The EU’s false notion is that the re-imposition of US sanctions was the catalyst for Iran’s violations and therefore the sanctions must be removed as a first step toward returning to the status quo. But, Iran’s violations have only confirmed that the status quo holds little to no value. After all, the regime was able to follow through quite quickly on each of its successive threats. This suggests that the restrictions imposed on the regime’s nuclear program were so weak and full of loopholes that Iran’s regime could have overcome them at any time, even if the US was still a party to the JCPOA.
What’s more, now that the regime in Tehran has tested its ability to quickly violate the provisions of the deal, giving the regime relief from economic sanctions would only incentivize it to do so again in the future, whenever leading authorities decide it is in their interest to demand new concessions.
European policymakers don’t seem to appreciate this, but the US administration’s position on sanctions relief indicates that it might. Now the European Union should also put pressure on the regime instead of encouraging it to further endangering global security.
The EU leaders must not reward Tehran for its provocative gestures, especially in light of the fact that over the past two and a half years, those gestures have not been limited to the nuclear file.
The EU leaders should pay attention to the Iranian regime’s ballistic missile tests, its hostage-taking and tanker seizures, its support for terrorist proxies, and its direct efforts to carry out terrorist acts on Western soil.
In the coming week, a Belgian federal court will return a verdict in the terrorist case against Assadollah Assadi, a high-ranking Iran’s diplomat-terrorist who was masterminding a plot to set of explosives at an international rally for democracy in Iran, organized by the National Council of Resistance of Iran (NCRI).
He is the first such diplomat to actually face charges for such activity, although many others have been credibly participated in terrorist acts.
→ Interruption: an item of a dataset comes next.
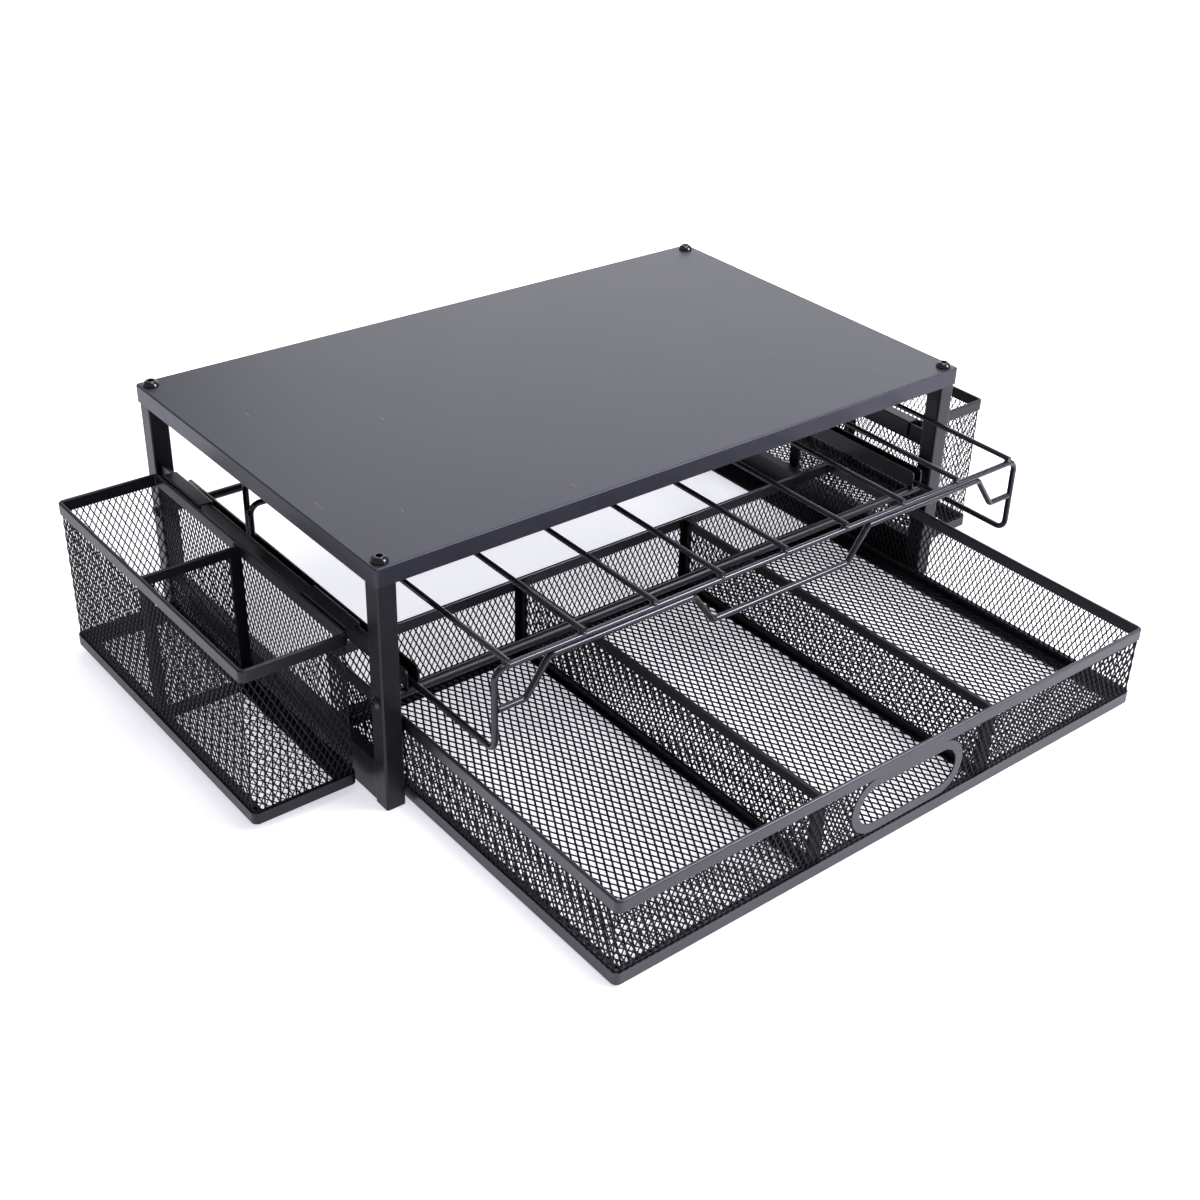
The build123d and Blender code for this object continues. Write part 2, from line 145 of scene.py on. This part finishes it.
@dataclass(frozen=True)
class Scuffs:
    """A few short pale rub marks that handling leaves on a coat, in scattered patches."""

    colour: str = "#8f8a80"
    turn: float = 64.0
    width_mm: float = 2.2
    length_mm: float = 26.0
    patch_mm: float = 55.0
    streak_range: tuple[float, float] = (0.7, 0.8)
    patch_range: tuple[float, float] = (0.56, 0.66)

    def lay(self, tree: bpy.types.NodeTree, place: bpy.types.NodeSocket,
            colour: bpy.types.NodeSocket) -> bpy.types.NodeSocket:
        """Lay the marks over a coat's colour.

        Args:
            tree: the material's node tree.
            place: object coordinates.
            colour: the coat's colour.

        Returns:
            The colour with the rub marks in it.
        """
        across = per_metre(self.width_mm)
        turned = add_node(tree, "ShaderNodeMapping", None,
                          {"Vector": place, "Rotation": (0.0, 0.0, math.radians(self.turn)),
                           "Scale": (across, per_metre(self.length_mm), across)})
        streak = add_node(tree, "ShaderNodeTexNoise", {"noise_dimensions": "3D"},
                          {"Vector": turned.outputs["Vector"], "Scale": 1.0, "Detail": 3.0})
        patch = add_node(tree, "ShaderNodeTexNoise", {"noise_dimensions": "3D"},
                         {"Vector": place, "Scale": per_metre(self.patch_mm), "Detail": 0.0})
        marks = add_node(tree, "ShaderNodeMapRange", None,
                         {"Value": streak.outputs["Fac"], "From Min": self.streak_range[0],
                          "From Max": self.streak_range[1]})
        where = add_node(tree, "ShaderNodeMapRange", None,
                         {"Value": patch.outputs["Fac"], "From Min": self.patch_range[0],
                          "From Max": self.patch_range[1]})
        share = add_node(tree, "ShaderNodeMath", {"operation": "MULTIPLY"},
                         {0: marks.outputs["Result"], 1: where.outputs["Result"]})
        mixed = add_node(tree, "ShaderNodeMix", {"data_type": "RGBA"},
                         {"Factor": share.outputs["Value"], MIX_COLOUR_LOW: colour,
                          MIX_COLOUR_HIGH: linear(self.colour)})
        return mixed.outputs[MIX_COLOUR_OUT]


@dataclass(frozen=True)
class PowderCoat:
    """Black polyester powder baked on steel.

    The powder melts into a satin skin with a faint orange peel, so highlights are broad
    and a little uneven, and grazing light shows the ripple.
    """

    name: str
    colour: str
    tint: str
    roughness: float
    roughness_spread: float = 0.06
    peel_mm: float = 1.6
    peel_height_mm: float = 0.012
    cloud_mm: float = 70.0
    cloud_range: tuple[float, float] = (0.3, 0.7)
    ior: float = 1.5
    specular: float = 0.6
    sheen_tint: str = "#e6e6ff"
    scuffs: Scuffs | None = None

    def build(self) -> bpy.types.Material:
        """Make the material.

        Returns:
            The powder-coat material.
        """
        material = bpy.data.materials.new(self.name)
        material.use_nodes = True
        tree = material.node_tree
        tree.nodes.clear()
        place = add_node(tree, "ShaderNodeTexCoord").outputs["Object"]
        cloud = add_node(tree, "ShaderNodeTexNoise", {"noise_dimensions": "3D"},
                         {"Vector": place, "Scale": per_metre(self.cloud_mm), "Detail": 3.0})
        tone = add_node(tree, "ShaderNodeMix", {"data_type": "RGBA"},
                        {"Factor": cloud.outputs["Fac"], MIX_COLOUR_LOW: linear(self.colour),
                         MIX_COLOUR_HIGH: linear(self.tint)})
        colour = tone.outputs[MIX_COLOUR_OUT]
        if self.scuffs:
            colour = self.scuffs.lay(tree, place, colour)
        peel = add_node(tree, "ShaderNodeTexNoise", None,
                        {"Vector": place, "Scale": per_metre(self.peel_mm), "Detail": 2.0})
        gloss = add_node(tree, "ShaderNodeMapRange", None,
                         {"Value": cloud.outputs["Fac"],
                          "From Min": self.cloud_range[0], "From Max": self.cloud_range[1],
                          "To Min": self.roughness - self.roughness_spread,
                          "To Max": self.roughness + self.roughness_spread})
        bump = add_node(tree, "ShaderNodeBump", None,
                        {"Strength": 1.0, "Distance": self.peel_height_mm * MM,
                         "Height": peel.outputs["Fac"]})
        shader = add_node(tree, "ShaderNodeBsdfPrincipled", None,
                          {"Base Color": colour, "Roughness": gloss.outputs["Result"],
                           "IOR": self.ior, "Specular IOR Level": self.specular,
                           "Specular Tint": linear(self.sheen_tint),
                           "Normal": bump.outputs["Normal"]})
        add_node(tree, "ShaderNodeOutputMaterial", None, {"Surface": shader.outputs["BSDF"]})
        return material


@dataclass(frozen=True)
class SeamlessFloor:
    """White studio paper that takes a soft shadow near the object.

    Beyond the shadow it glows up to plain white, so the far edge doesn't show.
    """

    name: str = "white_studio_paper"
    colour: str = "#e6e6e6"
    glow: str = "#f4f4ff"
    lift: float = 0.6
    near: float = 0.5
    far: float = 1.8

    def build(self) -> bpy.types.Material:
        """Make the floor's material.

        Returns:
            The paper material.
        """
        material = bpy.data.materials.new(self.name)
        material.use_nodes = True
        tree = material.node_tree
        tree.nodes.clear()
        paper = add_node(tree, "ShaderNodeBsdfDiffuse", None, {"Color": linear(self.colour)})
        path = add_node(tree, "ShaderNodeLightPath")
        seen = add_node(tree, "ShaderNodeMath", {"operation": "ADD"},
                        {0: path.outputs["Is Camera Ray"], 1: path.outputs["Is Glossy Ray"]})
        shown = add_node(tree, "ShaderNodeMath", {"operation": "ADD", "use_clamp": True},
                         {0: seen.outputs["Value"], 1: path.outputs["Is Transmission Ray"]})
        place = add_node(tree, "ShaderNodeTexCoord").outputs["Object"]
        away = add_node(tree, "ShaderNodeVectorMath", {"operation": "LENGTH"}, {0: place})
        rise = add_node(tree, "ShaderNodeMapRange", {"interpolation_type": "SMOOTHSTEP"},
                        {"Value": away.outputs["Value"], "From Min": self.near,
                         "From Max": self.far, "To Min": self.lift, "To Max": 1.0})
        level = add_node(tree, "ShaderNodeMath", {"operation": "MULTIPLY"},
                         {0: shown.outputs["Value"], 1: rise.outputs["Result"]})
        glow = add_node(tree, "ShaderNodeEmission", None,
                        {"Color": linear(self.glow), "Strength": level.outputs["Value"]})
        both = add_node(tree, "ShaderNodeAddShader", None,
                        {0: paper.outputs["BSDF"], 1: glow.outputs["Emission"]})
        add_node(tree, "ShaderNodeOutputMaterial", None, {"Surface": both.outputs["Shader"]})
        return material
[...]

Assadi’s conviction promises to be a major setback for the regime’s systematic terrorism.
Prosecutors in the Assadi case have repeatedly emphasized that he was not operating as a rogue operative when he smuggled explosives into Europe and handed them off to two co-conspirators. Rather, he was operating on direct orders from high-ranking Iranian officials, who must face their own consequences for the threat against an event that was attended by hundreds of political dignitaries from all across Europe and the rest of the world.
Sanctions relief would be a boon to those same Iranian officials, and it would leave them with a renewed sense of impunity surrounding their efforts to intimidate Western governments into granting them the concessions they’ve demanded. A prison sentence for a single diplomat-terrorist alone would do nothing to counteract that message. If anything, it would convince the mullahs that they are free to threaten and cajole, secure in the knowledge that an occasional scapegoat will be sufficient to defuse Western pressure when they are caught in their malign activities. The danger of that arrangement cannot be understated. In the short term, the regime will surely exploit it to promote new terrorist threats. And just as surely, over the long term, it will use it to inch its way to nuclear weapons capability.
To prevent this, as the Iranian Resistance has announced for years, the EU leaders should exercise a firm policy toward the regime by imposing sanctions on it for its malign activities and shutting down mullahs’ embassies for spreading terrorism.
These actions will certainly contain the Iranian regime’s threats to the global peace and security.